-------- DATA SEGMENT --------

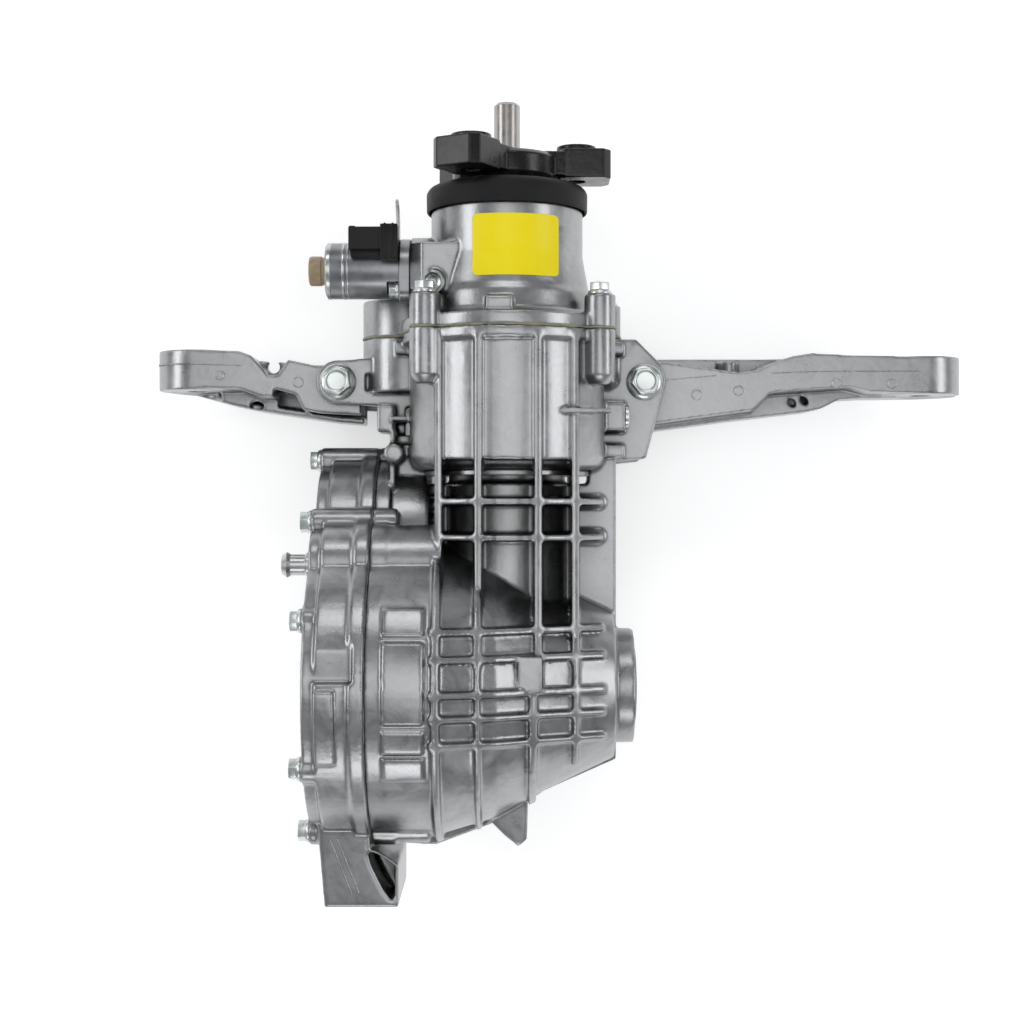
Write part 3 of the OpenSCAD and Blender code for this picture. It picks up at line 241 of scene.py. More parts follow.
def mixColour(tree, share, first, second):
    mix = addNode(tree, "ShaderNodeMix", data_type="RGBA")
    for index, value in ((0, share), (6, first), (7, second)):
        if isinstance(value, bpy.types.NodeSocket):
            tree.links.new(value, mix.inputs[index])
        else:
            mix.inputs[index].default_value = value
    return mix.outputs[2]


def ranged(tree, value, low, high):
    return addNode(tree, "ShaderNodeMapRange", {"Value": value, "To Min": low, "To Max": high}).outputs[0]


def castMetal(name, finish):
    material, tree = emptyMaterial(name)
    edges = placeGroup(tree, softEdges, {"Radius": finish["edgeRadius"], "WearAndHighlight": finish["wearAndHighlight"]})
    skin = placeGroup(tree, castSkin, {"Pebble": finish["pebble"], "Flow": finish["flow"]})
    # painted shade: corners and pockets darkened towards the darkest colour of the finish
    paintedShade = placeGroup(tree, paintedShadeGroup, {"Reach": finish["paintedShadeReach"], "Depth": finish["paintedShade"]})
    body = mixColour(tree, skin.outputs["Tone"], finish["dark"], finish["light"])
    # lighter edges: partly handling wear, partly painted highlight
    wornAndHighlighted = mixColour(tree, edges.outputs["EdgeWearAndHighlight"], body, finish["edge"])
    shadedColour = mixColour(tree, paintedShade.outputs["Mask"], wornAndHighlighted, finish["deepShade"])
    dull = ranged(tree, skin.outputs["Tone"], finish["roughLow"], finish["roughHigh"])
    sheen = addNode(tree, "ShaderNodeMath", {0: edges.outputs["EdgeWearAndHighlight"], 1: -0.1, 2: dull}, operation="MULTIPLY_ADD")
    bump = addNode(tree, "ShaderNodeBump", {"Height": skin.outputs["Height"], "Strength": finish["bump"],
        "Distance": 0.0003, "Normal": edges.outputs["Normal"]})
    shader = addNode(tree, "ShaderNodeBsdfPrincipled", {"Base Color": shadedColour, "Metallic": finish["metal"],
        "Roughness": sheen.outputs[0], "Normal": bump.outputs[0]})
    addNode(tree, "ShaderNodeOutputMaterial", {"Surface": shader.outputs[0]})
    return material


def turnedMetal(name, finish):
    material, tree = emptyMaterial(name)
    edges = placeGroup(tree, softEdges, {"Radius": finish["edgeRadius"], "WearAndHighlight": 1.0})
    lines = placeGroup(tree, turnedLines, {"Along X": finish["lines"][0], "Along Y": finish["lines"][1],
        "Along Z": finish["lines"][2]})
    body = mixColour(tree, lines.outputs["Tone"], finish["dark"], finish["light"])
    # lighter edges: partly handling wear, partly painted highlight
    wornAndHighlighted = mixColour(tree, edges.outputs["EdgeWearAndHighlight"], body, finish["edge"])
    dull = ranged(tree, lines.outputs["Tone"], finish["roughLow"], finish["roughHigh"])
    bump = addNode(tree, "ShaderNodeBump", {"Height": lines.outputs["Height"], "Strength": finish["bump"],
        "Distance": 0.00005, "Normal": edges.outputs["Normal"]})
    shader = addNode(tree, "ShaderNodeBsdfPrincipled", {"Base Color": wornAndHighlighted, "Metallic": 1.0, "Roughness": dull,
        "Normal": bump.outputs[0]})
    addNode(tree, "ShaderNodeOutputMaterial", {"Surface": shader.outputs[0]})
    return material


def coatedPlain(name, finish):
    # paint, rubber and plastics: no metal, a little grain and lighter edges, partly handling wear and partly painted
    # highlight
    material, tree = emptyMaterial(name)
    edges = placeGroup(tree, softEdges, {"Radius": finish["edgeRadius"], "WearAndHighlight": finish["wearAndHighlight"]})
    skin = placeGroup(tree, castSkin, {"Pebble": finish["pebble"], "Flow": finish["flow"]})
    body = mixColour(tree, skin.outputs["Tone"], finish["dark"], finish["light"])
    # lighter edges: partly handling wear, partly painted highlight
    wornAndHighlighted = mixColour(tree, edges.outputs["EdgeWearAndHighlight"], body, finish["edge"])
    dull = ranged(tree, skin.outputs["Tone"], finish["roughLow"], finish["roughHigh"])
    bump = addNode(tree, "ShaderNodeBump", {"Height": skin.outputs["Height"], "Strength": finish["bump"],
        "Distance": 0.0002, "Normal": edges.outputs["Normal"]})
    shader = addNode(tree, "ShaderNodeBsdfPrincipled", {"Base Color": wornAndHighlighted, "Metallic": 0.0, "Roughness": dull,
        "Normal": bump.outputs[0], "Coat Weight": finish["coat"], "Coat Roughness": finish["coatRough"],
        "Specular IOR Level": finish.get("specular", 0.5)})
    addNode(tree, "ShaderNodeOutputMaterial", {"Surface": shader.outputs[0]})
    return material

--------

WHAT IS REQUIRED -> Recopy all the lines exactly as they appear.

TASK ANSWER ->
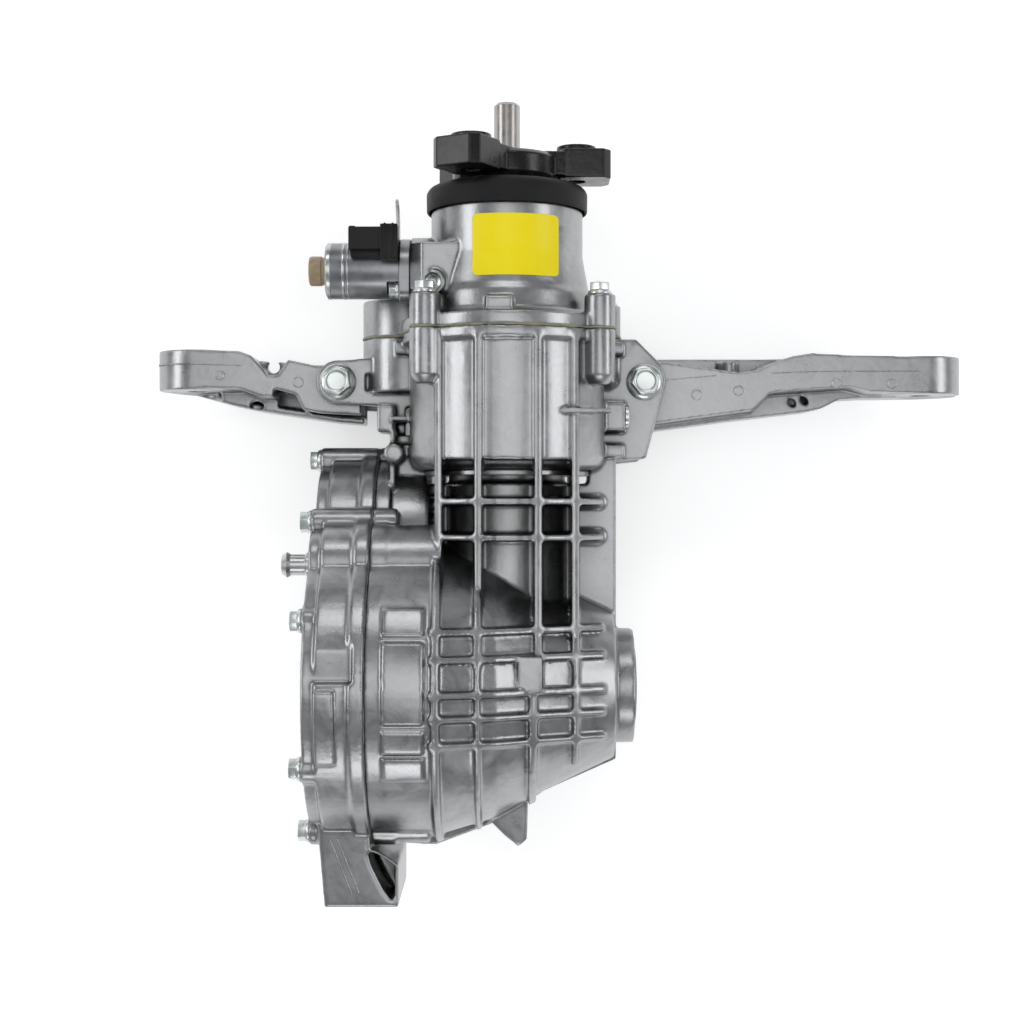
Write part 3 of the OpenSCAD and Blender code for this picture. It picks up at line 241 of scene.py. More parts follow.
def mixColour(tree, share, first, second):
    mix = addNode(tree, "ShaderNodeMix", data_type="RGBA")
    for index, value in ((0, share), (6, first), (7, second)):
        if isinstance(value, bpy.types.NodeSocket):
            tree.links.new(value, mix.inputs[index])
        else:
            mix.inputs[index].default_value = value
    return mix.outputs[2]


def ranged(tree, value, low, high):
    return addNode(tree, "ShaderNodeMapRange", {"Value": value, "To Min": low, "To Max": high}).outputs[0]


def castMetal(name, finish):
    material, tree = emptyMaterial(name)
    edges = placeGroup(tree, softEdges, {"Radius": finish["edgeRadius"], "WearAndHighlight": finish["wearAndHighlight"]})
    skin = placeGroup(tree, castSkin, {"Pebble": finish["pebble"], "Flow": finish["flow"]})
    # painted shade: corners and pockets darkened towards the darkest colour of the finish
    paintedShade = placeGroup(tree, paintedShadeGroup, {"Reach": finish["paintedShadeReach"], "Depth": finish["paintedShade"]})
    body = mixColour(tree, skin.outputs["Tone"], finish["dark"], finish["light"])
    # lighter edges: partly handling wear, partly painted highlight
    wornAndHighlighted = mixColour(tree, edges.outputs["EdgeWearAndHighlight"], body, finish["edge"])
    shadedColour = mixColour(tree, paintedShade.outputs["Mask"], wornAndHighlighted, finish["deepShade"])
    dull = ranged(tree, skin.outputs["Tone"], finish["roughLow"], finish["roughHigh"])
    sheen = addNode(tree, "ShaderNodeMath", {0: edges.outputs["EdgeWearAndHighlight"], 1: -0.1, 2: dull}, operation="MULTIPLY_ADD")
    bump = addNode(tree, "ShaderNodeBump", {"Height": skin.outputs["Height"], "Strength": finish["bump"],
        "Distance": 0.0003, "Normal": edges.outputs["Normal"]})
    shader = addNode(tree, "ShaderNodeBsdfPrincipled", {"Base Color": shadedColour, "Metallic": finish["metal"],
        "Roughness": sheen.outputs[0], "Normal": bump.outputs[0]})
    addNode(tree, "ShaderNodeOutputMaterial", {"Surface": shader.outputs[0]})
    return material


def turnedMetal(name, finish):
    material, tree = emptyMaterial(name)
    edges = placeGroup(tree, softEdges, {"Radius": finish["edgeRadius"], "WearAndHighlight": 1.0})
    lines = placeGroup(tree, turnedLines, {"Along X": finish["lines"][0], "Along Y": finish["lines"][1],
        "Along Z": finish["lines"][2]})
    body = mixColour(tree, lines.outputs["Tone"], finish["dark"], finish["light"])
    # lighter edges: partly handling wear, partly painted highlight
    wornAndHighlighted = mixColour(tree, edges.outputs["EdgeWearAndHighlight"], body, finish["edge"])
    dull = ranged(tree, lines.outputs["Tone"], finish["roughLow"], finish["roughHigh"])
    bump = addNode(tree, "ShaderNodeBump", {"Height": lines.outputs["Height"], "Strength": finish["bump"],
        "Distance": 0.00005, "Normal": edges.outputs["Normal"]})
    shader = addNode(tree, "ShaderNodeBsdfPrincipled", {"Base Color": wornAndHighlighted, "Metallic": 1.0, "Roughness": dull,
        "Normal": bump.outputs[0]})
    addNode(tree, "ShaderNodeOutputMaterial", {"Surface": shader.outputs[0]})
    return material


def coatedPlain(name, finish):
    # paint, rubber and plastics: no metal, a little grain and lighter edges, partly handling wear and partly painted
    # highlight
    material, tree = emptyMaterial(name)
    edges = placeGroup(tree, softEdges, {"Radius": finish["edgeRadius"], "WearAndHighlight": finish["wearAndHighlight"]})
    skin = placeGroup(tree, castSkin, {"Pebble": finish["pebble"], "Flow": finish["flow"]})
    body = mixColour(tree, skin.outputs["Tone"], finish["dark"], finish["light"])
    # lighter edges: partly handling wear, partly painted highlight
    wornAndHighlighted = mixColour(tree, edges.outputs["EdgeWearAndHighlight"], body, finish["edge"])
    dull = ranged(tree, skin.outputs["Tone"], finish["roughLow"], finish["roughHigh"])
    bump = addNode(tree, "ShaderNodeBump", {"Height": skin.outputs["Height"], "Strength": finish["bump"],
        "Distance": 0.0002, "Normal": edges.outputs["Normal"]})
    shader = addNode(tree, "ShaderNodeBsdfPrincipled", {"Base Color": wornAndHighlighted, "Metallic": 0.0, "Roughness": dull,
        "Normal": bump.outputs[0], "Coat Weight": finish["coat"], "Coat Roughness": finish["coatRough"],
        "Specular IOR Level": finish.get("specular", 0.5)})
    addNode(tree, "ShaderNodeOutputMaterial", {"Surface": shader.outputs[0]})
    return material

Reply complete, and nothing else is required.